Can anyone advise me. We have a new Autocruise Startrail and for the first time I have kept the batteries topped up from our house mains. I turned her over this evening and BINGO she started and all read outs read fully charged...BUT on the control panel, (when I turned her over)both indicators on both battery lights were flashing green. Having thought about it, is it because I had not turned of the charger on the PSU unit that these lights flashed, as they have never flashed before.

Thanks

Dave & Jan :roll:


----------



## Sargent (Feb 1, 2008)

Hi Dave the two green indicators are flashing to show that the engine is running and that both of the batteries are connected together, ie that the alternator is charging the batteries.

If you do start the engine whilst the charger is working, then the sounder will sound to warn you to the fact that the mains is connected and that the engine is running.

I hope this helps clear up the matter?

But if you do need any further info then please let me know.

Best regards

Ian Sargent


----------



## DJMotorhomer (Apr 15, 2010)

Thanks Ian. It wasnt connected to the mains. Just we have never seen them flashing before.

Thanks for you help.

Cheers

Dave & Jan :roll: :lol:


----------



## drcotts (Feb 23, 2006)

DJBullman said:


> Thanks Ian. It wasnt connected to the mains. Just we have never seen them flashing before.
> 
> Thanks for you help.
> 
> ...


Hi Both
I didnt think there were any other startail owners out there as i have had mine 12 months and only seen I other Startrail

Cheers
Phill


----------



## DJMotorhomer (Apr 15, 2010)

Hi Phil

We have the Startrail since June...wots yours ? and where did you get it from ?

Dave & Jan


----------



## DJMotorhomer (Apr 15, 2010)

*ooops * should have read your post properly hee hee.

We love the Startrail its everything we wanted.

We will have to keep in touch and exchange info etc. We are learning all the time as she is our first.

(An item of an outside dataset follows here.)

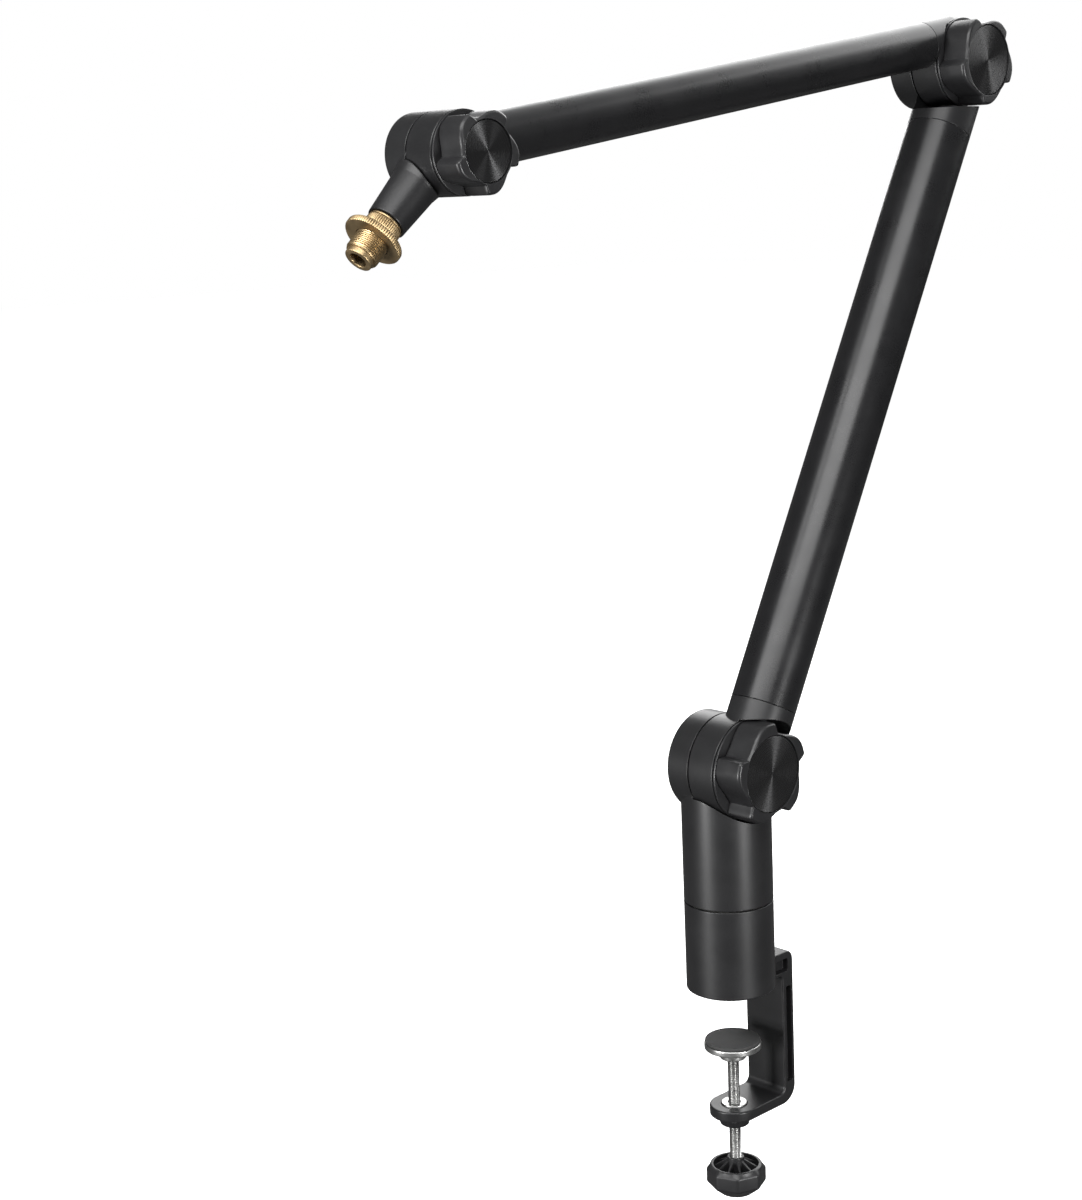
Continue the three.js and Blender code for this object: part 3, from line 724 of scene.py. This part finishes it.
class BOOMARM_OT_clamp(bpy.types.Operator):
    """Build the clamp's casting with its screws and nut, the riser's foot and lower half"""

    bl_idname = "boom_arm.clamp"
    bl_label = "Build Clamp"

    def execute(self, context):
        half, inner, outer, top = FRAME_HALF, FRAME_INNER, FRAME_OUTER, FRAME_TOP
        line = [(16, 0.6)] + arc(inner - 2, -1.4, 2, 90, 0, 6) + arc(inner - 4, JAW_TOP + 4, 4, 0, -90, 8)
        line += [(8, JAW_TOP), (8, JAW_BOTTOM)] + arc(outer - 10, JAW_BOTTOM + 10, 10, -90, 0, 14)
        line += arc(outer - 5, top - 5, 5, 0, 90, 8) + [(16, top)]
        spine = prism(line, -half, half, 1.0)
        spine.transform(TO_X)
        plan = arc(0, 0, half, 0, -180, 48) + [(-half, 22), (half, 22)]
        jaw = prism(plan, JAW_BOTTOM, JAW_TOP, 1.0)
        under = JAW_BOTTOM - BOSS_DROP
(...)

Marquis at Preston is where ours is from.

Cheers

Dave & Jan


----------



## drcotts (Feb 23, 2006)

Hi Dave and Jan
We got ours 12 months ago from Baldwins in Halifax. it was 8 months old when we got got it.
The bloke was selling up to move to tenerife and lost a load of money. Co incidntally i was looking for a startrail and met him on here so thats how i got it.
if you want to pm me and excahnge bits and bobs i am happy to do so

Phill and Pauline


----------